- From: Thomas B. Passin <tpassin@home.com>
- Date: Sat, 2 Dec 2000 12:59:46 -0500
- To: "Sean B. Palmer" <sean@mysterylights.com>, <xml-dev@lists.xml.org>
- Cc: <swi-dev@egroups.com>, <www-rdf-interest@w3.org>, "William Loughborough" <love26@gorge.net>, "Tapio Markula" <tapio1@gamma.nic.fi>
With xlink, topic maps, and RDF, we have plenty of possiblities for annotating documents, even third-party documents. Provided, that is, they are marked up in some useful way. xhtml isn't usually enough for that. Now if we want to annotate non-xml-marked-up documents, well, that's what groves are supposed to be good for, isn't it? (If you can somehow parse the non-markup documents, anyway) What we need are usable tools, preferably gui editor-like tools, to let us do these things. We've got the standards infrastructure, I think. I want to be able to take a document, highlight parts and add notes, comments (like, dare I say it, you can do in MS Word), and links to other documents, and have an xml document some else can work with and read too.

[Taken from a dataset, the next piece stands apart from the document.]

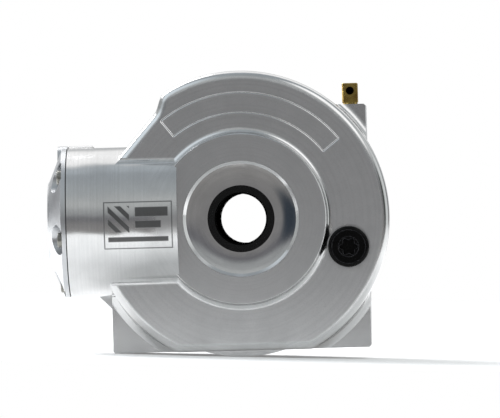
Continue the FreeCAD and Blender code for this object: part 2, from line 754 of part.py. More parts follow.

Cheers, Tom P Sean B. Palmer wrote about mixing xhtml with annotation markup - ... > I believe that one of the best ways to transition into RDF, if not a > long-term deployment strategy for RDF, is to manage the information in > human-consumable form (XHTML) annotated with just enough info to extract the > RDF statements that the human info is intended to convey. [...] We all know > that we have to produce a human-readable version of the thing... why not use > that as the primary source? > ]]] - [2] > Or in other words, using XHTML [3] as a repository for data, but one that > can still be marked up with annotations, explanations, and summaries...aha! > The key concepts we have here is the following: Data can be stored somehow > in XHTML, and annotated with two different types of further data - > annotation intended to facilitate the machine transformation and extraction > of that data into machine (RDF?) form, and annotation to assist humans in > the interpretation of that data [4]. ... > If we added those simple tags etc. to a kind of XHTML slurry, then we would > have a lot more power to walk through the mire 'twixt documents and data. > But this is all an abstract conversation isn't it? Not really. Browsers > worldwide grok XHTML, and a few can use CSS to style other forms of XML. At > the moment, to cleanly extract data from XHTML, we have to pepper it (i.e. > annotate it) with hundreds of "classes" - class attributes [5] to imply our > meaning, for example as discussed in the semantic design principles [6], and > so instead we could just add a few custom based annotation and logic based > tags (like the ones above) to (e.g.) m12n, and create a transformable form > of XHTML, to bridge the gap.